16 Ağustos 2007 Perşembe

Urartular

Urartu Siyasal Tarihi
İÖ 13-11. yüzyıllar arasında Anadolu topraklarının güneyinde büyük bir medeniyet olan Asur devleti sürekli bulunduğu toprakların kuzeyine ani baskınlar düzenleyip yağmalıyordu. Burda yaşayan küçük beylikler bu yağma saldırılarına karşı koyabilmek için Nairi Konfederasyon'u adı altında birleşmişlerdi. İÖ 9. yüzyıl yarısında Asur krallığı yağma seferlerini arttırmış ama kral Aramu ve I. Sarduri komutasındaki Urartu ordusu güçlü bir direnişle Asur kralına karşı koymuştur. İÖ 9. yüzyılın ortasında Urartu krallığını Litupri oğlu I. Sarduri yönetirken başkent Tuşpa'da (bugünkü Van) güçlü bir savunma yapabilmek için burada birde kale inşa ettirmiştir. Kral Menua dönemine kadar Urartu devleti feodal beyliklerin kurduğu topluluktan oluşuyordu.

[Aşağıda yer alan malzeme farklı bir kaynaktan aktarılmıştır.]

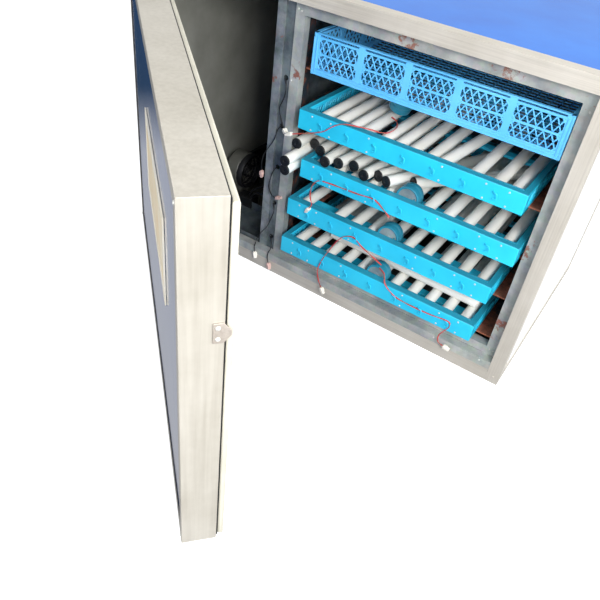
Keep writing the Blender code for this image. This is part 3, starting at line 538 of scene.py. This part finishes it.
# leads out of the divider's wiring holes, each to the connector that its tray plugs into
postLeads = {
    "postLead_1": ("connector", (
        (-0.146, 22, 0.445), (-0.138, 17, 0.436), (-0.137, 15, 0.424), (-0.139, 14, 0.41),
        (-0.147, 14, 0.386), (-0.141, 13, 0.368), (-0.134, 10, 0.358), (-0.127, 7, 0.352))),
    "postLead_2": ("connectorPink", (
        (-0.146, 22, 0.346), (-0.149, 17, 0.338), (-0.153, 14, 0.318), (-0.163, 13, 0.298),
        (-0.174, 13, 0.278), (-0.179, 13, 0.256), (-0.178, 13, 0.236))),
    "postLead_3": ("connectorPink", (
        (-0.146, 22, 0.253), (-0.15, 17, 0.245), (-0.154, 14, 0.228), (-0.156, 13, 0.208),
        (-0.15, 12, 0.194), (-0.14, 10, 0.188), (-0.132, 9, 0.19))),
    "postLead_4": ("connector", (
        (-0.146, 22, 0.164), (-0.14, 17, 0.158), (-0.138, 14, 0.148), (-0.144, 13, 0.126),
        (-0.152, 13, 0.104), (-0.166, 13, 0.082), (-0.175, 11, 0.064), (-0.174, 5, 0.053),
        (-0.172, -2, 0.048), (-0.168, -5, 0.036))),
    "postLead_5": ("connectorPink", (
        (-0.146, 22, 0.076), (-0.139, 16, 0.072), (-0.135, 12, 0.062), (-0.133, 7, 0.054),
        (-0.133, -1, 0.048), (-0.131, -6, 0.038), (-0.126, -8, 0.026))),
}
for name, (plug, route) in postLeads.items():
    makePairLead(name, [(x, frontY + depth / 1000, z) for x, depth, z in route], "cabinet", None,
                 ("blackWire", "blackWire"), plug)
# the top tray's own lead lies in a loop on its rollers, and hangs over the front rail to the post
topLead = [(0.06, 92, 0.4135), (0.075, 84, 0.4125), (0.086, 66, 0.4115), (0.088, 46, 0.4105),
           (0.085, 28, 0.4105), (0.074, 20, 0.411), (0.058, 14, 0.4125), (0.036, 4, 0.4135),
           (0.01, -4, 0.4125), (-0.01, -7, 0.402), (-0.028, -8, 0.386), (-0.052, -8, 0.374),
           (-0.078, -8, 0.364), (-0.098, -8, 0.356)]
makePairLead("tray_1_motorLead", [(x, frontY + depth / 1000, z) for x, depth, z in topLead], "tray_1", None)
print("leads ready")


trayPlan = {"rail": 0.018, "wall": 0.012, "skin": 0.003, "bays": 6, "ribsPerBay": 6, "hooks": 7,
            "hookPitch": 0.059, "hookFirst": 0.053, "hookWire": 0.0012,
            "screws": (0.03, 0.072, 0.155, 0.303, 0.386, 0.428)}


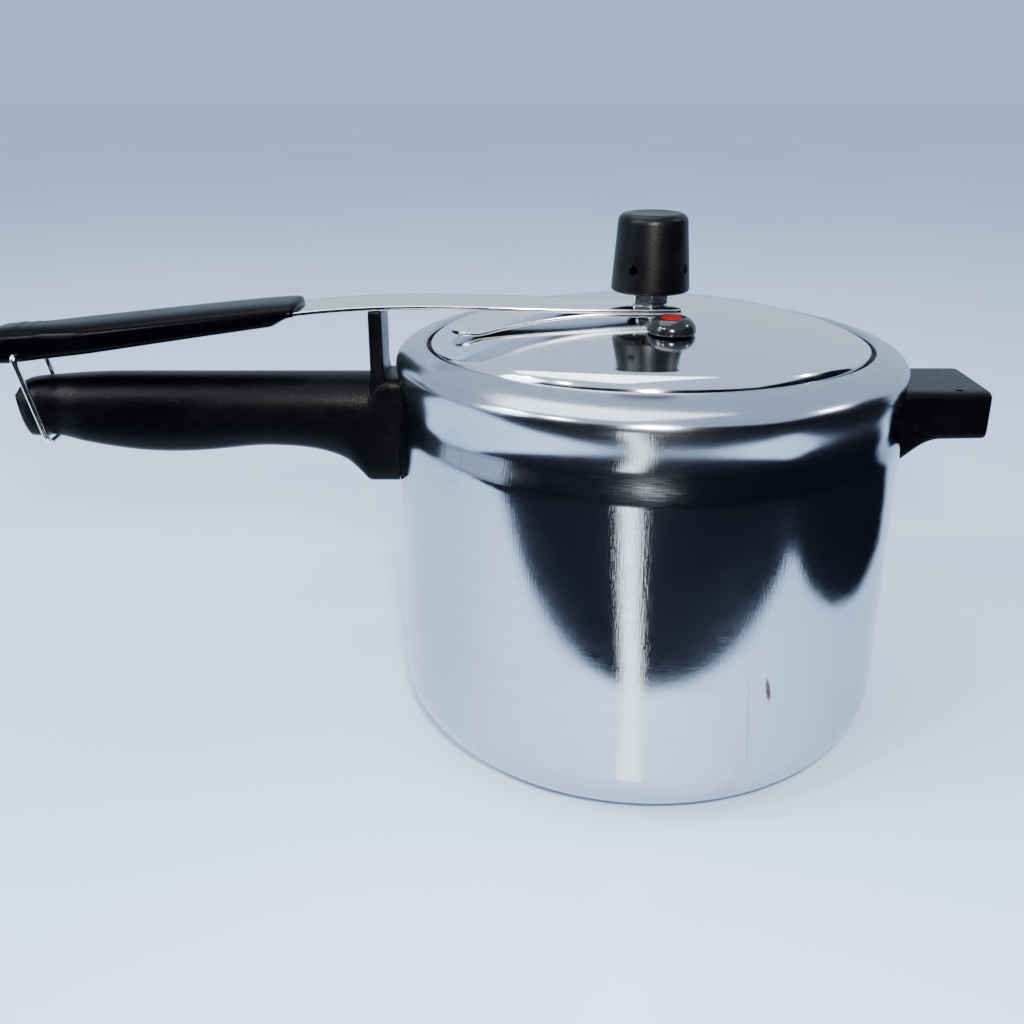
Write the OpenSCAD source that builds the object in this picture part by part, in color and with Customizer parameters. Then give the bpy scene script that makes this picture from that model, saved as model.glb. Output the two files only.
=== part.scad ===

İçişlerinde serbest olan bu feodal beylikler Urartu devleti'ne küçük miktarda vergiler ödediklerini, savaşlara kendi güçleri ile katılan ve savaş ganimetlerinden pay aldıkları Urartu çivi yazılı belgelerinde bahsedilen metinlerden anlamaktayız. İşpuini oğlu Menua (İÖ 810-786) zor şartlar altındada olsa merkeziyetçi bir devlet yönetimi oluşturmayı başarmıştır. Kral Menua tarım alanında büyük işler başarmış antik dönemde örneği olmayan baraj ve sulama kanalları yaparak hem ekonominin sürekliliğini sağlamış hemde tarımsal anlamda bir devrim yapmıştır. Kritik bölgelerde otoriteyi sağlayabilmek amacıyla askeri yönetim merkezleri kurmuş, inşa ettiği yolların güvenliğini sağlamış, feodal beyliklerde zaman içerisinde güçsüzleşerek kurulmuş olan Urartu devletine katılmışlardır. Kral Menua ülke topraklarına kattığı her yeni bölgeye valiler
atayarak merkezin gücünü arttırmış, bu gelenek diğer krallar tarafındanda devam ettirilerek düzenli bir devlet sistemine geçilmiş diyebiliriz. Bu sistem Asur kralı III. Tiglatpileser'i etkilemiş, aynı düzeni kendi ülkesindede korumuştur. Urartu krallık merkezinde kral ve ailesi yönetimde söz sahibi iken taşrada askeri bölgelerde merkezden atanan valiler tarafından yönetilirdi.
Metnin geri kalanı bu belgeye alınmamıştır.